Automated testing vs. autonomous testing 

Automated testing vs. autonomous testing 
Rob McNeil
  June 25, 2026

Autonomous testing is one of the most talked about developments in software quality right now. It shows up in analyst reports, vendor pitches, conference talks, and job descriptions – often in the same breath as automated testing. Most of those conversations treat the two as interchangeable, or worse, position autonomous testing as simply a smarter, more advanced version of what teams already do. 

Automated testing and autonomous testing are fundamentally different, and not by a matter of degree. They are categorically different approaches – and the line between them is about what the system is being asked to do, regardless of its use of artificial intelligence. Conflating the two leads to the wrong expectations, the wrong tools, and testing strategies that don’t hold up under the demands of modern software development.  

What is the difference between autonomous testing and automated testing? 

Autonomous testing is different from automated testing because the tool takes independent action to achieve a goal rather than following a pre-defined sequence of steps. That difference has nothing to do with how much AI is involved and everything to do with where the human sits in the process. 

What makes an automated test automated 

An automated test follows instructions. A human defines a sequence of steps – a login flow, a checkout path, a form submission – and the machine executes those steps as written. Scripts are the most common form of automated tests, though no-code tools produce the same pre-defined structure without requiring anyone to write code directly. That structure is what makes the test automated. The framework, tool, and level of AI assistance are secondary. 

AI makes automated testing more capable, but it doesn’t change the basic model. AI can generate test steps from natural language prompts, suggest test cases based on application behavior, or detect when a UI change has broken a step and update it automatically. Those capabilities reduce the time and expertise required to build and maintain coverage. But the test is still following directions. A self-healing test is still maintaining a defined path. An AI-generated test case is still a sequence of steps a human reviews before it runs. 

That constraint matters at scale. When the application changes in a way the defined sequence does not account for, the test breaks or produces noise. Keeping automated tests current still requires human attention, whether that means updating the steps directly or reviewing what AI has changed. That maintenance burden is the defining constraint of automated testing at scale – and the problem autonomous testing was built to address. 

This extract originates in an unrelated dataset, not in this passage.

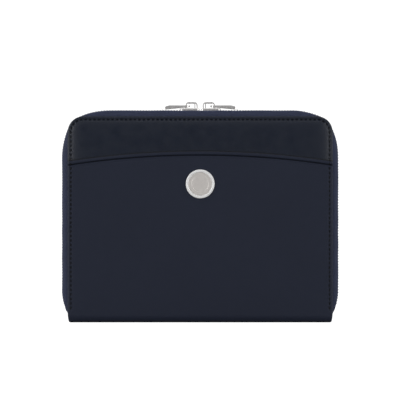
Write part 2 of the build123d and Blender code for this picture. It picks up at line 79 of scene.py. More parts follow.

What makes an autonomous test autonomous 

An autonomous test pursues a goal. Rather than being given a sequence of steps, autonomous agents are given a destination and trusted to figure out how to get there. They decide what to test, execute, and adapt based on what they find. No pre-defined sequence governs every move.  

This is what agentic testing means in practice. Agents operating autonomously aren’t executing instructions – they’re making decisions in service of an outcome. That capacity for independent action is what separates autonomous testing from automated testing, regardless of how sophisticated either approach is. A highly advanced automated test is still automated. A simple autonomous agent is still autonomous. The distinction isn’t sophistication. It’s whether the system is following a path or finding one.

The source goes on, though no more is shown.